Tribuna Independente - Mesmo com uma lei que é colocada em prática, o receio em denunciar seus companheiros ainda persiste?

 Paulo Zacarias - Persiste. Muitas mulheres querem salvar seus casamentos, não querem deixar seus maridos e não querem ser deixadas por eles. Elas querem que eles sejam transformados, que deixem de ser violentos, irresponsáveis e em muitos casos usuários de drogas. As mulheres buscam a felicidade, querem viver em paz e em harmonia com seus parceiros. E essa transformação é cultural, passa por vários fatores. Não é uma lei dessas que vai mudar de uma hora para outra a conduta de ninguém. A lei é boa, mas os transgressores não são bons.

Tribuna Independente - Hoje são cerca de 15 mil ações no Estado envolvendo violência contra a mulher, sendo quase 8.900 penais. A cada mês, aproximadamente 100 casos chegam somente à unidade, que funciona no Centro da Capital. Esses números preocupam?

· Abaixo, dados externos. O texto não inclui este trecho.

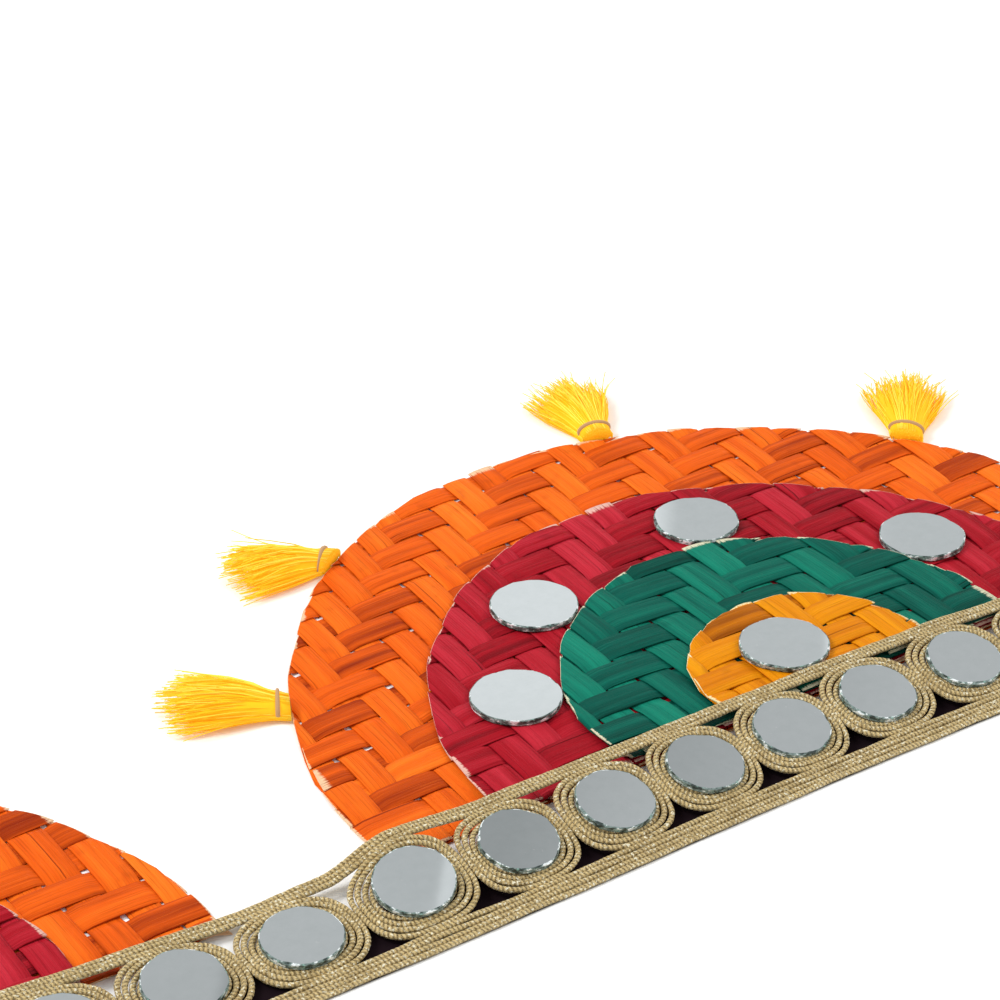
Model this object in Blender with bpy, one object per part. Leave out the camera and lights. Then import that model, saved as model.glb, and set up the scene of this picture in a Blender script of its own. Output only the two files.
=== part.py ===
"""Toran door hanging, lying face up on a flat surface with its fans spread.

A lace of gold cord and small round mirrors carries three fans. A fan is four half-round mats of
plaited palm strip laid one on the other, with five larger mirrors and four silky tassels on it.

X runs along the lace, Y from the lace towards the tassels, Z up from the surface. The origin is
the middle of the hanging's footprint. All sizes below are in millimetres.
"""

import math

import bmesh
import bpy
import numpy as np
from mathutils import Vector
from mathutils.geometry import delaunay_2d_cdt

MM = 0.001
SEAT = 0.3

FAN_PITCH = 281.0
FAN_CENTRES = (-FAN_PITCH, 0.0, FAN_PITCH)
MAT_THICK = 1.1
MAT_ARC_POINTS = 36
MAT_WAVE = 0.01
MAT_RIPPLE = 0.3
# name, radius, centre x and y of its arc, y of its straight edge, colour
MATS = (
    ("orange", 120.4, -2.4, 5.7, -10.0, (0.85, 0.16, 0.012)),
    ("crimson", 91.2, -0.8, -1.4, -10.0, (0.38, 0.010, 0.020)),
    ("green", 58.6, 0.4, 0.4, -10.0, (0.006, 0.19, 0.12)),
    ("amber", 31.3, 2.6, -3.5, -8.5, (0.85, 0.32, 0.006)),
)
# for each fan and mat, how far its radius, centre x and centre y are off those of MATS
HAND_CUT = (
    ((-8.6, 8.2, -17.4), (0.0, -7.7, -4.3), (0.0, -5.0, -2.0), (0.0, -3.0, 0.0)),
    ((0.0, 0.0, 0.0), (0.0, 0.0, 0.0), (0.0, 0.0, 0.0), (0.0, 0.0, 0.0)),
    ((-1.2, 1.5, -0.6), (0.8, -1.6, 0.5), (-0.9, 1.2, 0.0), (0.6, -1.0, 0.4)),
)

GLASS_THICK = 1.5
GLASS_SIDES = 18
FAN_GLASS_RADIUS = 11.0
# angles round the green mat, in degrees, of the mirrors that lie against its edge
CRIMSON_GLASS_ANGLES = (24.8, 74.3, 124.4, 158.5)
AMBER_GLASS_PLACE = (-0.5, 5.6)

# angle round the orange mat, the way the threads point, length from knot to tips
TASSELS = (
    (155.6, 144.0, 31.0),
    (123.5, 162.0, 28.0),
    (76.5, 79.0, 29.0),
    (35.0, 52.0, 31.0),
)
# how far each fan's tassels are turned round it, in degrees
TASSEL_TURNS = (12.0, 0.0, -6.0)
LOCKS_ACROSS = 5
LOCKS_HIGH = 3
LOCK_STEPS = 3
LOCK_WIDE = 3.4
LOCK_HIGH = 2.2
LOCK_LIFT = 2.9
TASSEL_SPREAD = 10.0
# the knot's rings: distance from the mat, half width, height
KNOT_RINGS = (
    (0.0, 3.4, 4.2),
    (2.2, 4.0, 5.2),
    (4.4, 3.6, 4.8),
    (6.6, 4.9, 6.3),
)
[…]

Paulo Zacarias - Preocupam porque nós não queríamos que nenhuma mulher sofresse violência em Alagoas. O ideal seria que não houvesse esses números. Mas, eles são altos porque só em Maceió nós temos 72% dos crimes de todo o Estado. A gente espera que com essa conscientização e a valorização da mulher, que a lei se torne desnecessária.